Trente ans avant la fin des années 1980, nous avions déjà connu, à la fin des années Cinquante, un choc tout aussi fort avec le morcellement de l’Empire Français, et il nous avait fallu apprendre de nouvelles capitales, connaître les noms de toutes sortes de présidents : on passait par une précédente phase de cloisonnement, laquelle d’ailleurs sur le moment avait des incidences en Europe, où l’Angleterre restait exclue du Marché Commun, jusqu’en 1973. Mais cette Europe était-elle la conséquence d’un processus de décloisonnement ou au contraire, face au bloc communiste, de cloisonnement ? C’est dire qu’un événement doit être interprété dans un certain contexte qui lui donne sens, il ne peut être isolé. Il y a toujours un certain nombre de cas qui sont ambigus et qui peuvent s’interpréter de façon contradictoire, ce ne sont pas ceux là qui sont les plus significatifs et il importe dans un premier temps de privilégier les événements convergeant dans le même sens de façon univoque avant d’aborder des cas apparemment plus ambivalents.
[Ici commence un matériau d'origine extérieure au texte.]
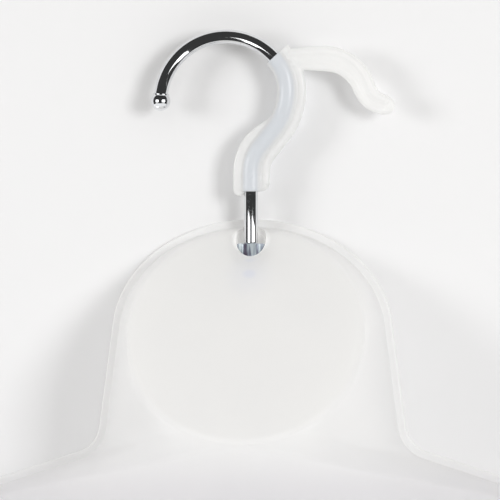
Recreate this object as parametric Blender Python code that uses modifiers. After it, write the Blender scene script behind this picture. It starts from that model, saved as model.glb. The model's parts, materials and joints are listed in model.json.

C’est que la notion de cloisonnement et de décloisonnement a l’inconvénient d’être relative. Tout dépend de quel état l’on part. Or, étant donné que les phases se succèdent indéfiniment, on peut être marqué par une précédente phase et poursuivre un processus déjà engagé. Ce qui pour l’un est décloisonnement sera pour l’autre plutôt perçu comme cloisonnement tant qu’on ne saura pas d’où l’on est parti. En ce sens, il convient d’étudier deux ou trois phases de cloisonnement ou de décloisonnement successives sur l’ensemble du globe et non pas une seule. Ce qui nous intéresse c’est l’orientation générale tout en sachant que certains acteurs seront plus avancés que d’autres.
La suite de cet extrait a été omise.